» **Task statement**: Find each line with the string "three" and report it.

» **Data segment**:
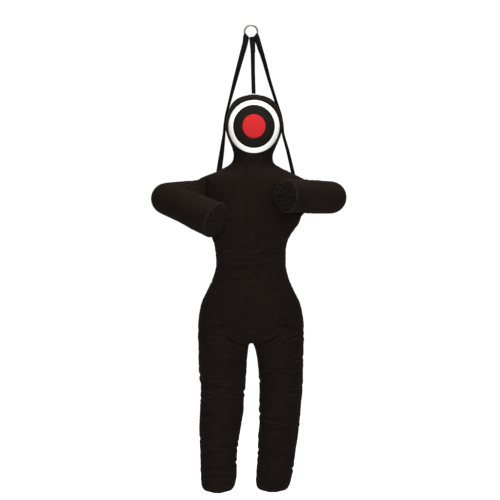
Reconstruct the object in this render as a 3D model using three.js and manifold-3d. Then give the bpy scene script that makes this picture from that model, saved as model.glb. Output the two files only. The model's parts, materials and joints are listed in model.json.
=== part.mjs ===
// Hanging grappling dummy: a stuffed canvas figure on three webbing straps and a steel ring.
//
// Millimetres, +Z up. The dummy faces -Y and its own left side is +X. The origin is the point
// where a hook bears on the inside of the ring, so the whole figure hangs below it.
//
// Every soft part is a canvas cover (a shell) around its own stuffing (the fill). Limbs meet in
// ball-and-socket ends: the outer limb carries the ball, and the inner one is cut back for it.

import * as THREE from 'three';
import { mergeVertices } from 'three/addons/utils/BufferGeometryUtils.js';
import Module from 'manifold-3d';

const wasm = await Module();
wasm.setup();

// ---------------------------------------------------------------- driving dimensions

const GAP = 0.3; // between pieces that touch
const COVER = 3; // canvas with its lining
const PATCH = 2; // webbing and reinforcement patches
const JOINT_GAP = 4; // room around a limb's ball in its socket

const RING_WIRE = 8;
const RING_MEAN = 58; // diameter of the wire's centreline

const STRAP_WIDTH = 25;
const STRAP_THICK = 2.4;
const LOOP_SPREAD = 50; // degrees between neighbouring strap loops round the ring

const BODY_Y = 25; // the body's middle plane, set back so that its weight hangs under the ring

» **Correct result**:
Reconstruct the object in this render as a 3D model using three.js and manifold-3d. Then give the bpy scene script that makes this picture from that model, saved as model.glb. Output the two files only. The model's parts, materials and joints are listed in model.json.
// Hanging grappling dummy: a stuffed canvas figure on three webbing straps and a steel ring.
import * as THREE from 'three';
import { mergeVertices } from 'three/addons/utils/BufferGeometryUtils.js';